**Set problem**: Copy exactly the block of lines between the one containing "points = [vertex.co" and the one containing "if empty is", inclusive.

**Records with modeling code**:
------------------------------

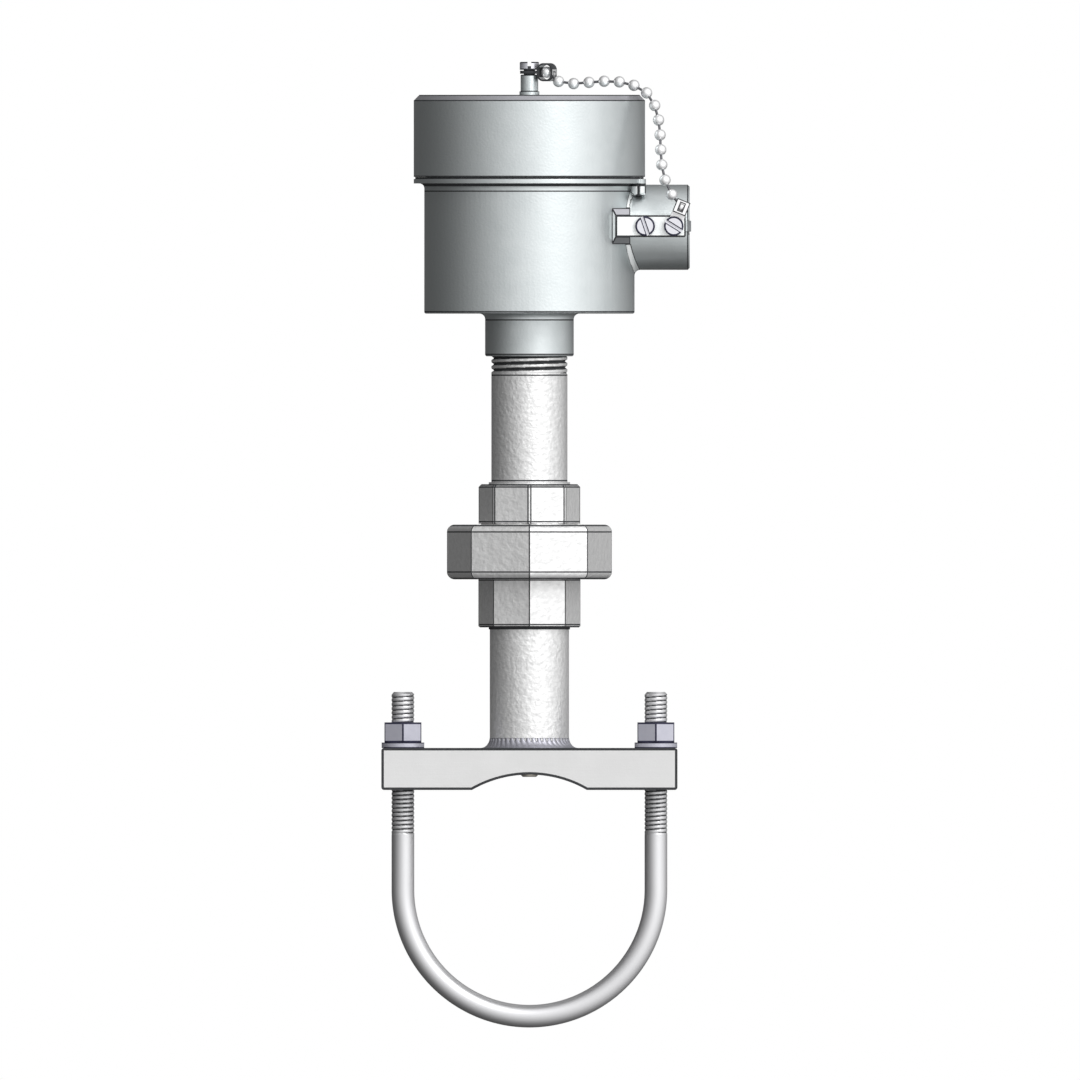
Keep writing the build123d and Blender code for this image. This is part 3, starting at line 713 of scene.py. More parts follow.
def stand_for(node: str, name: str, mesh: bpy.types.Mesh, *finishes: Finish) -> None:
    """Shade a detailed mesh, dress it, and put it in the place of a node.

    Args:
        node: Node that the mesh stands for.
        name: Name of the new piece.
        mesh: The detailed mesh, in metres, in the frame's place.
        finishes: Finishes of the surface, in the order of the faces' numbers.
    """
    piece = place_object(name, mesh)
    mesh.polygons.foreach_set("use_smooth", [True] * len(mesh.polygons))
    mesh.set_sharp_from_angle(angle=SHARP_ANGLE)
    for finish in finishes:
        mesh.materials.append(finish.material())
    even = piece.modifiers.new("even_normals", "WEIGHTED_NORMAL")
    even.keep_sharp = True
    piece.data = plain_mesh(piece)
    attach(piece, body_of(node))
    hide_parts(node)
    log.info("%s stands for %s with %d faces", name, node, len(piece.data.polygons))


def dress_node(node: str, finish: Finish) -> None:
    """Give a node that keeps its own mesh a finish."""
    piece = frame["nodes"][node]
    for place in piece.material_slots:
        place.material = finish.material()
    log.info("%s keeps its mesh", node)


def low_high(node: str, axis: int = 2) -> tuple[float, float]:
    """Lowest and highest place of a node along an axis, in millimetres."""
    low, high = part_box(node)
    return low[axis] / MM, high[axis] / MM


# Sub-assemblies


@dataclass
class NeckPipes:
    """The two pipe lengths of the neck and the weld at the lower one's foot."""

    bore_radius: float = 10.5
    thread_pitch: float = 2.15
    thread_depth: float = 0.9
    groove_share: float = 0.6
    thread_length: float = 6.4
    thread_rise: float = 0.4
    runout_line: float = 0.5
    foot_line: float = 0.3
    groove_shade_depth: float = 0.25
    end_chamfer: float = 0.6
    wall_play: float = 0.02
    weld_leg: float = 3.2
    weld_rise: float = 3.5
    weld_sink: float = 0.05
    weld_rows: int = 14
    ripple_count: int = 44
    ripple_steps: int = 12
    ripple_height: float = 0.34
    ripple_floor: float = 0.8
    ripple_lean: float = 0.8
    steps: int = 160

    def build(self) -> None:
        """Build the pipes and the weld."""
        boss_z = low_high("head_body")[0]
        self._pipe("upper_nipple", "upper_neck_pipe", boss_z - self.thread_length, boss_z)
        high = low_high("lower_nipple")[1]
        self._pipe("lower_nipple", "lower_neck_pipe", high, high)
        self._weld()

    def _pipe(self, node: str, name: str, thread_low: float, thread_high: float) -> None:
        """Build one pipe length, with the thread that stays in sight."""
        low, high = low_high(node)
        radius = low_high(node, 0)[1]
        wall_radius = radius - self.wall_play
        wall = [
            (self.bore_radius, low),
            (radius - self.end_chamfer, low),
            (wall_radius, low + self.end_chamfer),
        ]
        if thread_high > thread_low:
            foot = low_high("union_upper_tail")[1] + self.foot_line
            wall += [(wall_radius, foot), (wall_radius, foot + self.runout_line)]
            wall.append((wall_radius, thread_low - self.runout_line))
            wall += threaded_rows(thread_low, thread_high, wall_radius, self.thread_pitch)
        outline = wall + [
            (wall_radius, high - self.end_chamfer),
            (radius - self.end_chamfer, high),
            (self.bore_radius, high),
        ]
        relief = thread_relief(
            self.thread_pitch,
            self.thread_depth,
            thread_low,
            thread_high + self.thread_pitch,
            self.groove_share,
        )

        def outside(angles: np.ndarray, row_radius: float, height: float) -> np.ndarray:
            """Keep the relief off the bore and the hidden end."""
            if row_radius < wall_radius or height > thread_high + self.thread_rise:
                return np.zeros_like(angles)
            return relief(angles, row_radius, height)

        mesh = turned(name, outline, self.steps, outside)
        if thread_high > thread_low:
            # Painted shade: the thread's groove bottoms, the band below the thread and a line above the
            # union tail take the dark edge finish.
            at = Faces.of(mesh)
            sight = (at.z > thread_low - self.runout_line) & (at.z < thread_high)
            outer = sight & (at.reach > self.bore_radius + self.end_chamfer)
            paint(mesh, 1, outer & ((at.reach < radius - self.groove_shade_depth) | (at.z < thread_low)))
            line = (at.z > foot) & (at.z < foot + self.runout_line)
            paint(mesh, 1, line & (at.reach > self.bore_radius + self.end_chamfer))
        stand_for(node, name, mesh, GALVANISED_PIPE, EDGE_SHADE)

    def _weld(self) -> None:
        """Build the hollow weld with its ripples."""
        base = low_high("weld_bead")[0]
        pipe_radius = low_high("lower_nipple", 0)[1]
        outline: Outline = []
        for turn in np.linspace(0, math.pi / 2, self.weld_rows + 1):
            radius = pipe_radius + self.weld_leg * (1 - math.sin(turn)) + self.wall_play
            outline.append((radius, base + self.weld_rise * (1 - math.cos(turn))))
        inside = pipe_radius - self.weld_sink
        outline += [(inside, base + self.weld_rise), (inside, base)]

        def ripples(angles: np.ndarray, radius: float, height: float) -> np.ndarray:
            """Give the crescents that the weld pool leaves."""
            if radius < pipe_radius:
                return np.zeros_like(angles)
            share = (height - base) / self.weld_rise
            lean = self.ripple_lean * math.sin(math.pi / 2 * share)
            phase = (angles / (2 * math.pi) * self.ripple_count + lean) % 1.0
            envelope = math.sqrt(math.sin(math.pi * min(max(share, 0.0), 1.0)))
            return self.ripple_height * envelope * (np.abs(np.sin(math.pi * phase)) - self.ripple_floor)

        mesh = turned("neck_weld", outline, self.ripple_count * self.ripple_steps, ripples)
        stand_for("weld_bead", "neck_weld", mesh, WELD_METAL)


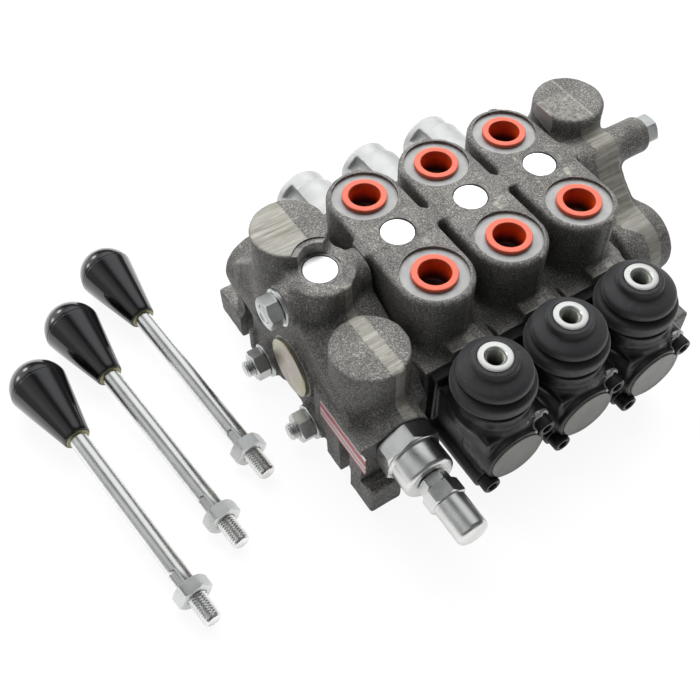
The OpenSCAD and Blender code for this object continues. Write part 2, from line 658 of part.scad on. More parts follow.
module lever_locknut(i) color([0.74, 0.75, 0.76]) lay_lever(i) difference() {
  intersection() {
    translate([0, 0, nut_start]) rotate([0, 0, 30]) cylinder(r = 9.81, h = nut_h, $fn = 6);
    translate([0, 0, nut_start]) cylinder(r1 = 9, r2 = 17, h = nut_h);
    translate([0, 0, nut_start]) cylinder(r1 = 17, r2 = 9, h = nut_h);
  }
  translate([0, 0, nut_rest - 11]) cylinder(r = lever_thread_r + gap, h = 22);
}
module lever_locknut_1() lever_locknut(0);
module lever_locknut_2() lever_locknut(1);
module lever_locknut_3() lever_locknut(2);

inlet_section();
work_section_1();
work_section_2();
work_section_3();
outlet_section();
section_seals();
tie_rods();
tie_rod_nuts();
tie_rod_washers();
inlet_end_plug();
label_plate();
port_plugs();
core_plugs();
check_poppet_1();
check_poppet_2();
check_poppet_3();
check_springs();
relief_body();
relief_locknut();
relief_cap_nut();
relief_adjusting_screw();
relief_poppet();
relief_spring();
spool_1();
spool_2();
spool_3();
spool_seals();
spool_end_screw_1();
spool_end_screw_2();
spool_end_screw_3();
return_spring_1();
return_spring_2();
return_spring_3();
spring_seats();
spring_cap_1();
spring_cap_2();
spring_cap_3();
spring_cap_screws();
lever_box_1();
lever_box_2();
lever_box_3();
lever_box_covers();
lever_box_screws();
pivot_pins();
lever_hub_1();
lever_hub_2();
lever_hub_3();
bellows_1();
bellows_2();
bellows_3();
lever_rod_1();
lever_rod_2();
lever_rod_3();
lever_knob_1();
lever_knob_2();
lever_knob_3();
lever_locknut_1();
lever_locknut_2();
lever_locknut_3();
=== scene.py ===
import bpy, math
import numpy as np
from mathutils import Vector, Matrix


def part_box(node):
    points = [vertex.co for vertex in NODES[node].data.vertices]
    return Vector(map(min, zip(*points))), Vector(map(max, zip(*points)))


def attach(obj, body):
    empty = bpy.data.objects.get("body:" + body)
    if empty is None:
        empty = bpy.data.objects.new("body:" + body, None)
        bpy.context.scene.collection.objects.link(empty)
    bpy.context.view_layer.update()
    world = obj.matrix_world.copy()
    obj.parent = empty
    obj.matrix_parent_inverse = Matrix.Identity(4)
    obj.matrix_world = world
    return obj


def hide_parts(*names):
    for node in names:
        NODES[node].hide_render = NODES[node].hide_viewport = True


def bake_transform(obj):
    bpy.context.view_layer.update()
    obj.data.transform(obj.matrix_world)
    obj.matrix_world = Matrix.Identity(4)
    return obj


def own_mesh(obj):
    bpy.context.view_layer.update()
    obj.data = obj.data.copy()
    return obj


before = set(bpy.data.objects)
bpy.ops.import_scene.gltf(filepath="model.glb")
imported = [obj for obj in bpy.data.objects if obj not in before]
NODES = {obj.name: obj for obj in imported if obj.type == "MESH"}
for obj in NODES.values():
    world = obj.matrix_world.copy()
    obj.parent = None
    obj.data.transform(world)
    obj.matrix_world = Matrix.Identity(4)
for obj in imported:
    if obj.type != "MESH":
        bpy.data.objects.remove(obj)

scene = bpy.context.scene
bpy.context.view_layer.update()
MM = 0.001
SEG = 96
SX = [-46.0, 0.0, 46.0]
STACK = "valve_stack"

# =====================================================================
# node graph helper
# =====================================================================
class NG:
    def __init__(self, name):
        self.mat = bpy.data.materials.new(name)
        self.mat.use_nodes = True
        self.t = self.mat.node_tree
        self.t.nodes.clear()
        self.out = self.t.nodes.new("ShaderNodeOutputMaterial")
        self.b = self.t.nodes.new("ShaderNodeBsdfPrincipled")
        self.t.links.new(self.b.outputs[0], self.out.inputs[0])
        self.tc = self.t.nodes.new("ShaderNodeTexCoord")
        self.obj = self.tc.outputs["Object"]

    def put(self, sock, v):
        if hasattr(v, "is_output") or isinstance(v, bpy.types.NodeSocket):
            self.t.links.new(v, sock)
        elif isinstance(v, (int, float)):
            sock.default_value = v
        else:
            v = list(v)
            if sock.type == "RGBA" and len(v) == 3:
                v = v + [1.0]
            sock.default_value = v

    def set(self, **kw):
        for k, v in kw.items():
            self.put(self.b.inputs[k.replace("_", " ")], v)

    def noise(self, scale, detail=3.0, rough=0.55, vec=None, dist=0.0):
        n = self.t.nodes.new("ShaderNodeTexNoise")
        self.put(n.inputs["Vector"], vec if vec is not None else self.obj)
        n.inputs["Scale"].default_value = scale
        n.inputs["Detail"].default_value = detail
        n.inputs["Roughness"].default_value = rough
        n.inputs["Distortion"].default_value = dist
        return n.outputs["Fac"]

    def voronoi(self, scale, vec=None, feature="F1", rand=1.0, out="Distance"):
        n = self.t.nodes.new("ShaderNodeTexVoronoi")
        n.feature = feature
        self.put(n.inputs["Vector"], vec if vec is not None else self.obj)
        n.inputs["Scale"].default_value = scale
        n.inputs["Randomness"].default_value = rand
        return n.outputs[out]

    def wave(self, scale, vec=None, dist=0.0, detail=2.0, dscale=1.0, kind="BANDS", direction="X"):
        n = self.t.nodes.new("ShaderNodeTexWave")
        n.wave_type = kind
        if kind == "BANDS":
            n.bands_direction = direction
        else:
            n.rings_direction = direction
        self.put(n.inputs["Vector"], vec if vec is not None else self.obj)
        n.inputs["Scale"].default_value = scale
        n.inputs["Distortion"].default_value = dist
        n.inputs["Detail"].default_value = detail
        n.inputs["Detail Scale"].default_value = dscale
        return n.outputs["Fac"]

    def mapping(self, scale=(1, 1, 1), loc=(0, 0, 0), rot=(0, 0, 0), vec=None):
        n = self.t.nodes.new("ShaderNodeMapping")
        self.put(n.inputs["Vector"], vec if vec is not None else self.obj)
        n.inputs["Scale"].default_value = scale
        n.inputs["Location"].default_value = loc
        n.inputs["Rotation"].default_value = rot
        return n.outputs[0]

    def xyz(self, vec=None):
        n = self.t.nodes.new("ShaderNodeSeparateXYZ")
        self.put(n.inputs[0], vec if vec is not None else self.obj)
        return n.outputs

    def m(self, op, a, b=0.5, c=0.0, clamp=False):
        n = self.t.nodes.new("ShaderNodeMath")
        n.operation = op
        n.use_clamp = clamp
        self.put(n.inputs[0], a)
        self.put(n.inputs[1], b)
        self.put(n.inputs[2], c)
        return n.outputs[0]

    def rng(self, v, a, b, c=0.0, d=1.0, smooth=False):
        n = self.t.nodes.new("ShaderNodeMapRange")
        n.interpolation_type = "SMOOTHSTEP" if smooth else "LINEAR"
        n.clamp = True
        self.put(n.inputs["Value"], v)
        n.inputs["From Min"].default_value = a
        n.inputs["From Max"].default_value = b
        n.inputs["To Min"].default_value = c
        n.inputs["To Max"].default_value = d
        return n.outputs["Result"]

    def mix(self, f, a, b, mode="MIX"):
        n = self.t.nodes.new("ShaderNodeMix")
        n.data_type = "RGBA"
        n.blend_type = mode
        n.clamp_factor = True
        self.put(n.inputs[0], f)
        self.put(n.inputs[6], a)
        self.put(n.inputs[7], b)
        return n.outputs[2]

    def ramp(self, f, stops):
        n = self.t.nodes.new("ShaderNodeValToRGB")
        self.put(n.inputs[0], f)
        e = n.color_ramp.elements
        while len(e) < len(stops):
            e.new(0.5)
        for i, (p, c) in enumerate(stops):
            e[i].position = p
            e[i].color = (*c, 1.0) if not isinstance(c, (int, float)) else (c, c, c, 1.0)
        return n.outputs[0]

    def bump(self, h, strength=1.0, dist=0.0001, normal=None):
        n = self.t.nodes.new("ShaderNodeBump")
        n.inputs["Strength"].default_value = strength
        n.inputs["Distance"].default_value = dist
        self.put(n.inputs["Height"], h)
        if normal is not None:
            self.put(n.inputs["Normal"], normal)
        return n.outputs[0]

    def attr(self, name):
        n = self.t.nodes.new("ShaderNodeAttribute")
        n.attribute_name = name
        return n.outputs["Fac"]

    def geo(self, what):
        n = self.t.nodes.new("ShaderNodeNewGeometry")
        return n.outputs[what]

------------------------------

**Output for this task**:
    points = [vertex.co for vertex in NODES[node].data.vertices]
    return Vector(map(min, zip(*points))), Vector(map(max, zip(*points)))


def attach(obj, body):
    empty = bpy.data.objects.get("body:" + body)
    if empty is None:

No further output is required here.